Les scènes frontales de sexe, homo et hétéro, les digressions du côté des contes de l’enfance, l’irruption du hard rock dans la campagne française, les SDF d’un port de l’Atlantique, des agriculteurs qui ne ressemblent à aucune imagerie convenue, la Bible et les loups bien réels et tout à fait légendaires peuplent ces tribulations picaresques.
«C’est compliqué», selon l’expression consacrée, ce qui se passe du côté obscur du désir. C’est même très, très compliqué, si on prête attentions aux échos en sourdine, aux rimes bizarres, aux coq-à-l’âne du ciboulot. La réponse de Guiraudie pour affronter cette complication? La simplicité.
Le film est tout entier porté par la scandaleuse revendication de la possibilité de le dire, de le montrer, de prendre acte de ce qui se joue d’aussi mal catalogué que la volonté d’être mère d’un homme, ou le désir homosexuel chez un prolétaire de l’élevage en moyenne montagne.
Et cette réponse, qui déroute, surprend, dérange, fait tour à tour rire, refuser, s’intriguer. Tout simplement, elle construit la remise en mouvement de nos clichés, de notre système de référence et de représentation, ô combien libéral et ouvert il va sans dire, mais pas moins très arc-bouté sur un jeu de modèles à la fois moral, sexuel, physiologique, visuel. Il ne s’agit jamais de dire que tout est permis, encore moins que tout se vaut, il s’agit de se demander pourquoi nous montrons ceci et occultons cela à nous-même autant qu’aux autres.
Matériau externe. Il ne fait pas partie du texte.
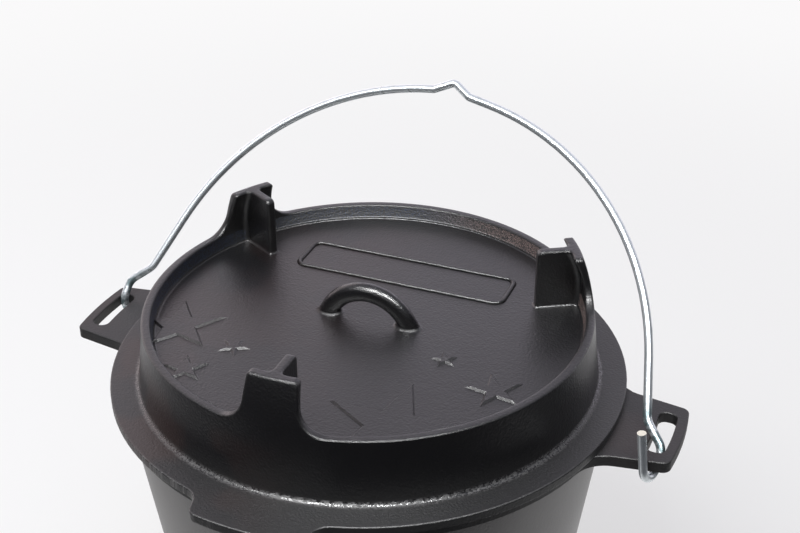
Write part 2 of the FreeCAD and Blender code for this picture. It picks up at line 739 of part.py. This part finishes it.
pieces = [make_pot(), make_lid(), make_bail()]
doc.recompute()
for thing in doc.Objects:
    if "Invalid" in thing.State or "Error" in thing.State:
        raise RuntimeError("%s did not build: %s" % (thing.Name, thing.State))
for piece in pieces:
    if piece.Shape.isNull() or not piece.Shape.isValid() or len(piece.Shape.Solids) != 1:
        raise RuntimeError("%s has no single valid solid" % piece.Label)
os.makedirs("parts", exist_ok=True)
for piece in pieces:
    piece.Shape.exportStep("parts/%s.step" % piece.Label)
    box = piece.Shape.optimalBoundingBox()
    print(piece.Label, "volume %.0f" % piece.Shape.Volume, box)
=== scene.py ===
# %% [markdown]
# # A camp oven in cast iron
# Three real pieces make this pot for cooking on embers: a footed pot, a lid with a rim that
# holds coals, and a bent wire bail. Their shapes come ready from the CAD model as a fixed
# frame. Here they get their finishes, the one small relief that the frame leaves out, and a
# plain studio to stand in. Every length is in metres.

import math

import bpy
import numpy as np
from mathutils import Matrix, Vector


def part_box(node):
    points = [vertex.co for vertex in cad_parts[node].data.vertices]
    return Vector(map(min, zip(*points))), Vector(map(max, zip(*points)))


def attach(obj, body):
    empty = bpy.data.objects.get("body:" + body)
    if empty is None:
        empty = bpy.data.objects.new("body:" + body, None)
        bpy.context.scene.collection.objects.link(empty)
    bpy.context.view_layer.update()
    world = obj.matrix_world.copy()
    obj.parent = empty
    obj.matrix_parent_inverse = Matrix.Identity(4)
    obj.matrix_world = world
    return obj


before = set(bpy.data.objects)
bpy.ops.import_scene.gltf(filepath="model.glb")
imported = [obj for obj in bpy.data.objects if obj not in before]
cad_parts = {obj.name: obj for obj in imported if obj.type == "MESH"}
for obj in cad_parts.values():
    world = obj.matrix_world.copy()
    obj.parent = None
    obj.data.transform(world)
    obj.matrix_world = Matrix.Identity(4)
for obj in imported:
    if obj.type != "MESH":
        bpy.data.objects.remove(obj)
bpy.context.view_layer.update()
pot_low, pot_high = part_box("pot")
lid_low, lid_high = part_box("lid")
bail_low, bail_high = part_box("bail")


def in_mm(box):
    """The corners of a box in millimetres, for printing."""
    return [[round(v * 1000, 1) for v in corner] for corner in box]


print("pot and lid in mm:", in_mm([pot_low, pot_high]), in_mm([lid_low, lid_high]))
print("bail in mm:", in_mm([bail_low, bail_high]))

# %% [markdown]
# ## The camera
# A camp oven is best seen from a little above, where the coal tray, the three legs and the
# bail all show. A constraint could aim the camera at the pot, but it hides the angles. Here a
# tilt, a hair of roll and a turn are plain numbers. A long lens about a metre off keeps the
# circles from swelling.

# %% Camera
CAMERA_PLACE = (0.2901, -0.6694, 0.6652)
CAMERA_DEGREES = (60.02, 0.16, 21.81)
CAMERA_LENS = 62.8


def stand(name, data):
    """A new object for a camera, mesh or lamp, linked to the scene."""
    thing = bpy.data.objects.new(name, data)
    bpy.context.scene.collection.objects.link(thing)
    return thing


camera_data = bpy.data.cameras.new("studio_camera")
camera_data.lens = CAMERA_LENS
camera = stand("studio_camera", camera_data)
camera.location = CAMERA_PLACE
camera.rotation_euler = [math.radians(angle) for angle in CAMERA_DEGREES]
bpy.context.scene.camera = camera
print("camera distance in mm:", round(camera.location.length * 1000))

# %% [markdown]
# ## Expressions for finishes
# A finish is arithmetic on places: how far a point lies from the pot's axis, how high it is,
# how a noise runs there. The node editor can hold that, but it gets long, and so does code
# that makes one node per line. So a small class wraps one node socket. Sums and products of
# its objects add the Math nodes, and one method adds any other kind of node.


# %% The class Reading
class Reading:
    """A number, vector or colour that a material knows at every point of a surface."""

    def __init__(self, tree, socket):
        self.tree = tree
        self.socket = socket

    def node(self, kind, values, out=0, **settings):
        """Adds a node: its settings first, then the values or links of its sockets."""
        made = self.tree.nodes.new(kind)
        for name, value in settings.items():
            setattr(made, name, value)
        for name, value in values.items():
            self.join(value, made.inputs[name])
        return Reading(self.tree, made.outputs[out])

    def join(self, value, socket):
        """Links a reading to a socket, or sets a plain value on it."""
        if isinstance(value, Reading):
            self.tree.links.new(value.socket, socket)
        else:
            socket.default_value = value

    def maths(self, operation, *values):
        """A Math node on numbers."""
        return self.node("ShaderNodeMath", dict(enumerate(values)), operation=operation)

    def vector(self, operation, *values, out=0):
        """A Vector Math node: output 0 is its vector, and output 1 its number."""
        values = dict(enumerate(values))
        return self.node("ShaderNodeVectorMath", values, out, operation=operation)

    def __add__(self, other):
        return self.maths("ADD", self, other)

    def __sub__(self, other):
        return self.maths("SUBTRACT", self, other)

    def __rsub__(self, other):
        return self.maths("SUBTRACT", other, self)

    def __mul__(self, other):
        return self.maths("MULTIPLY", self, other)

    def __truediv__(self, other):
        return self.maths("DIVIDE", self, other)

    def __pow__(self, other):
        return self.maths("POWER", self, other)

    __radd__ = __add__
    __rmul__ = __mul__

    def most(self, other):
        """The larger of two numbers, which lays one mask over another."""
        return self.maths("MAXIMUM", self, other)

    def size(self):
        """The number without its sign."""
        return self.maths("ABSOLUTE", self)

    def rise(self, low, high):
        """0 below low, 1 above high, and a smooth step between; high may be the smaller."""
        limits = {"Value": self, "From Min": low, "From Max": high}
        return self.node("ShaderNodeMapRange", limits, interpolation_type="SMOOTHSTEP")

    def parts(self):
        """The three numbers of a vector."""
        split = self.node("ShaderNodeSeparateXYZ", {0: self})
        return [Reading(self.tree, socket) for socket in split.socket.node.outputs]

    def along(self, direction):
        """How far a vector reaches along a direction: their dot product."""
        return self.vector("DOT_PRODUCT", self, direction, out=1)

    def stretched(self, x, y, z):
        """A vector with its parts multiplied; a factor below 1 draws a pattern out."""
        return self.vector("MULTIPLY", self, (x, y, z))

    def noise(self, scale, detail=2.0, roughness=0.5):
        """A soft grain of about 1/scale metres, between 0 and 1."""
        values = {"Vector": self, "Scale": scale, "Detail": detail, "Roughness": roughness}
        return self.node("ShaderNodeTexNoise", values)

    def between(self, first, second):
        """A colour mixed from first to second by this number."""
        colours = {0: self, 6: first, 7: second}
        return self.node("ShaderNodeMix", colours, 2, data_type="RGBA")

    def bump(self, strength, distance, **normal):
        """A normal tilted as if this number stood up from the surface by distance."""
        values = {"Height": self, "Strength": strength, "Distance": distance, **normal}
        return self.node("ShaderNodeBump", values)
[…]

Des prairies aux rues de la France très française, Rester vertical, qui n’est pas plus un film sur la campagne qu’Un chien andalou n’est un film sur l’Église, remet tout cela en mouvement, en question, avec une ferme et tendre vigueur, jusqu’à l’envol final.
Avec ces deux films, le Festival –qui a aussi, toutes sections confondues, comporté d’emblée son lot de médiocrités– semble dire d’emblée à son public qu’il y aurait ici de l’aventure pour les sens et pour l’esprit, aux grands vents de la mise en scène. Acceptons-en l’augure.